■ **EXERCISE GOAL**: Write out exactly the lines between the line containing "const net = drape();" and the line containing "obj.matrix_parent_inverse = Matrix.Identity(4)", including both of those lines, and nothing more.
-- Begin --
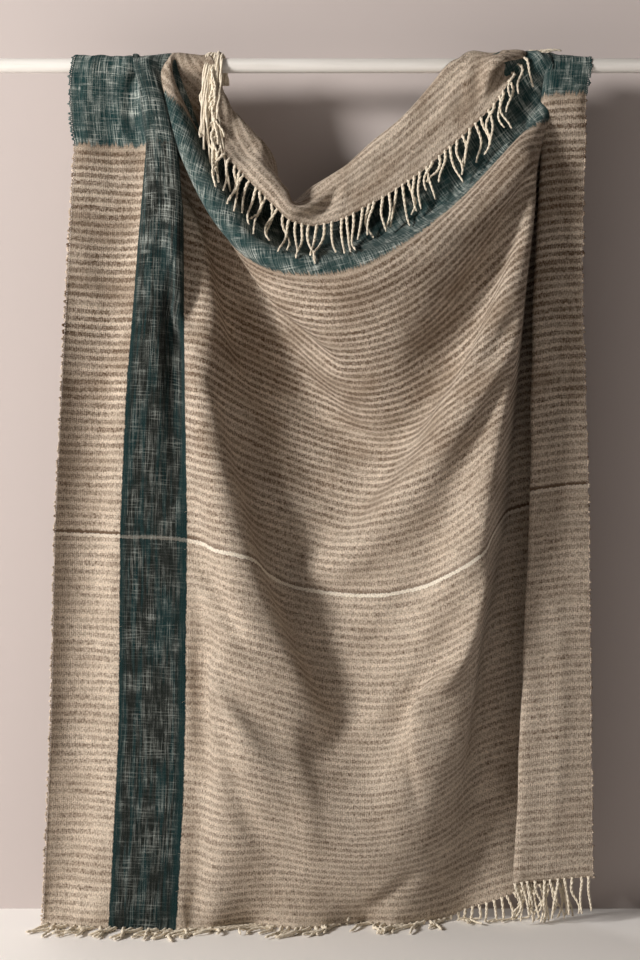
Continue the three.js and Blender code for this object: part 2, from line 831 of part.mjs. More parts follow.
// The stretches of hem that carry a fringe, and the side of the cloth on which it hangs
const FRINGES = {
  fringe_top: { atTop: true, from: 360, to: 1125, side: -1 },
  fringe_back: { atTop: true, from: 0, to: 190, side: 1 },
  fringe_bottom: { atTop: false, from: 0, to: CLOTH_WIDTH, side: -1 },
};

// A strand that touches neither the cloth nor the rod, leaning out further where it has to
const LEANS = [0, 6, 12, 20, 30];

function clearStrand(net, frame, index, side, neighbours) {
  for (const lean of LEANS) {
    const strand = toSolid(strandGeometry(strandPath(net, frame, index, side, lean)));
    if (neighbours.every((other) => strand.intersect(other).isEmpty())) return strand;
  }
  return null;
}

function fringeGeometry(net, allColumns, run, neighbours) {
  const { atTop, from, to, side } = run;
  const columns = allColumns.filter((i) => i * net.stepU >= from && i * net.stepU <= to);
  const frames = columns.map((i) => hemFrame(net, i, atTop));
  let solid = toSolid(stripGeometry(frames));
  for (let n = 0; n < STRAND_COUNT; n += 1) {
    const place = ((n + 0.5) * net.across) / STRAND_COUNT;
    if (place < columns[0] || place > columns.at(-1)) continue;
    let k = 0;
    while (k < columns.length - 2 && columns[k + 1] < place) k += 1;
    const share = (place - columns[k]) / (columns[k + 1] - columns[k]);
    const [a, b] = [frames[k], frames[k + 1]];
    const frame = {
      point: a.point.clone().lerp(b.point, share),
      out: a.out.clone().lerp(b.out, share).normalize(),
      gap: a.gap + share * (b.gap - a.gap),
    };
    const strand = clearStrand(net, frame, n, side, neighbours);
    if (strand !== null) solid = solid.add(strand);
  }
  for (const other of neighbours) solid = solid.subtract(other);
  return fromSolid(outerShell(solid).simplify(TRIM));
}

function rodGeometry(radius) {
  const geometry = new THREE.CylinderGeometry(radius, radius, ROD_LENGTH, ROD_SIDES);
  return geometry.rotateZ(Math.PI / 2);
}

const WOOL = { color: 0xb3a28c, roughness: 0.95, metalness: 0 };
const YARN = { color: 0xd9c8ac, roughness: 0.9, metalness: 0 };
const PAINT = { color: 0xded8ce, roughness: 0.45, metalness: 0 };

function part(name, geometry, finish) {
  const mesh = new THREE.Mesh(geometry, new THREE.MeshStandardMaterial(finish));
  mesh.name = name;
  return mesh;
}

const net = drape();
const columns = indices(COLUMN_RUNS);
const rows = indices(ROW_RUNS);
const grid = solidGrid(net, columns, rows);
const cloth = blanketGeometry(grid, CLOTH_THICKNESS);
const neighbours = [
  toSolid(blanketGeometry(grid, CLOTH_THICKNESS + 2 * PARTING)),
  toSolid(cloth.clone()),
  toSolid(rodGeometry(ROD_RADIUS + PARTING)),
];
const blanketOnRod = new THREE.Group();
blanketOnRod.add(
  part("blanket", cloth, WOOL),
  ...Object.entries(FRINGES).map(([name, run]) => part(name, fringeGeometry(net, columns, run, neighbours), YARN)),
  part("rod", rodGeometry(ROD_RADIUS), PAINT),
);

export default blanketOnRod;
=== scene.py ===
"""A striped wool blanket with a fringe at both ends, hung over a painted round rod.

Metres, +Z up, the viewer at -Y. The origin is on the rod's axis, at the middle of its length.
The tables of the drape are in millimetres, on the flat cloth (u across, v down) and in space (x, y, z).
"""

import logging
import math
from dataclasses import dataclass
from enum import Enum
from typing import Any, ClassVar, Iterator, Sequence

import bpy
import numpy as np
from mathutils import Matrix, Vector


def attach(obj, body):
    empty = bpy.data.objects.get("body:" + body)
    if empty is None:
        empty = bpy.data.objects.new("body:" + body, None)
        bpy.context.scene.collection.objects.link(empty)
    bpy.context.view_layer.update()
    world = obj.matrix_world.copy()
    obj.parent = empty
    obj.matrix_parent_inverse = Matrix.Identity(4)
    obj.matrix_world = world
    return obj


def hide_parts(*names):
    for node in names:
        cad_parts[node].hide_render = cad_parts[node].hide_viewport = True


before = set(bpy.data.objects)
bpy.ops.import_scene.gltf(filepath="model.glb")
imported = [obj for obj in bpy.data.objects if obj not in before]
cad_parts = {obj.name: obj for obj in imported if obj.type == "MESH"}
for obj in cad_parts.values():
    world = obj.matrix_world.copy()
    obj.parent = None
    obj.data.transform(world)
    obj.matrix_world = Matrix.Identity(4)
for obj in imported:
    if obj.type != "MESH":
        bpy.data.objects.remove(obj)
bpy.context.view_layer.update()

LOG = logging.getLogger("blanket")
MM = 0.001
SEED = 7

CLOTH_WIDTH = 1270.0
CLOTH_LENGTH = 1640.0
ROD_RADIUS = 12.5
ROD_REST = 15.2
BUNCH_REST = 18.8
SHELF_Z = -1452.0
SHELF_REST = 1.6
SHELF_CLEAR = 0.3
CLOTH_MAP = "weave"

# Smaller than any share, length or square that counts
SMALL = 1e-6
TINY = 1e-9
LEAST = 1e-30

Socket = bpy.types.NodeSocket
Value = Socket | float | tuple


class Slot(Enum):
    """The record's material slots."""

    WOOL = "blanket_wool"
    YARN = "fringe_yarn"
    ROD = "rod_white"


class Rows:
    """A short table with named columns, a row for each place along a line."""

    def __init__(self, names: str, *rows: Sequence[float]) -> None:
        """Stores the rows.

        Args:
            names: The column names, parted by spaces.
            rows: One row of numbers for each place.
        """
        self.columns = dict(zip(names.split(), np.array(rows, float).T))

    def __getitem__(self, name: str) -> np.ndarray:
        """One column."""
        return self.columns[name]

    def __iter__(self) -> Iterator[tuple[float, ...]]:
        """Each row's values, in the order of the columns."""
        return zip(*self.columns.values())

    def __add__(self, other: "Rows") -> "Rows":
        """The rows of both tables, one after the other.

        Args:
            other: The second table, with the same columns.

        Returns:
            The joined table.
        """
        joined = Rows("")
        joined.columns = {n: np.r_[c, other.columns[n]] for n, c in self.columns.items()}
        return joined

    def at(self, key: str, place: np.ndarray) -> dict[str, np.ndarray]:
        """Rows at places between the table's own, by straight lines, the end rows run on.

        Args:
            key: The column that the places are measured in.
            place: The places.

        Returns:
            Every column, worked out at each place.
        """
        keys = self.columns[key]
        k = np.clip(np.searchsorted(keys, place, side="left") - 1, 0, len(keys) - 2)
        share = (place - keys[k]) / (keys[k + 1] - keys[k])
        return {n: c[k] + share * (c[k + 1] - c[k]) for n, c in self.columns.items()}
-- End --
■ **THE RESPONSE**:
const net = drape();
const columns = indices(COLUMN_RUNS);
const rows = indices(ROW_RUNS);
const grid = solidGrid(net, columns, rows);
const cloth = blanketGeometry(grid, CLOTH_THICKNESS);
const neighbours = [
  toSolid(blanketGeometry(grid, CLOTH_THICKNESS + 2 * PARTING)),
  toSolid(cloth.clone()),
  toSolid(rodGeometry(ROD_RADIUS + PARTING)),
];
const blanketOnRod = new THREE.Group();
blanketOnRod.add(
  part("blanket", cloth, WOOL),
  ...Object.entries(FRINGES).map(([name, run]) => part(name, fringeGeometry(net, columns, run, neighbours), YARN)),
  part("rod", rodGeometry(ROD_RADIUS), PAINT),
);

export default blanketOnRod;
=== scene.py ===
"""A striped wool blanket with a fringe at both ends, hung over a painted round rod.

Metres, +Z up, the viewer at -Y. The origin is on the rod's axis, at the middle of its length.
The tables of the drape are in millimetres, on the flat cloth (u across, v down) and in space (x, y, z).
"""

import logging
import math
from dataclasses import dataclass
from enum import Enum
from typing import Any, ClassVar, Iterator, Sequence

import bpy
import numpy as np
from mathutils import Matrix, Vector


def attach(obj, body):
    empty = bpy.data.objects.get("body:" + body)
    if empty is None:
        empty = bpy.data.objects.new("body:" + body, None)
        bpy.context.scene.collection.objects.link(empty)
    bpy.context.view_layer.update()
    world = obj.matrix_world.copy()
    obj.parent = empty
    obj.matrix_parent_inverse = Matrix.Identity(4)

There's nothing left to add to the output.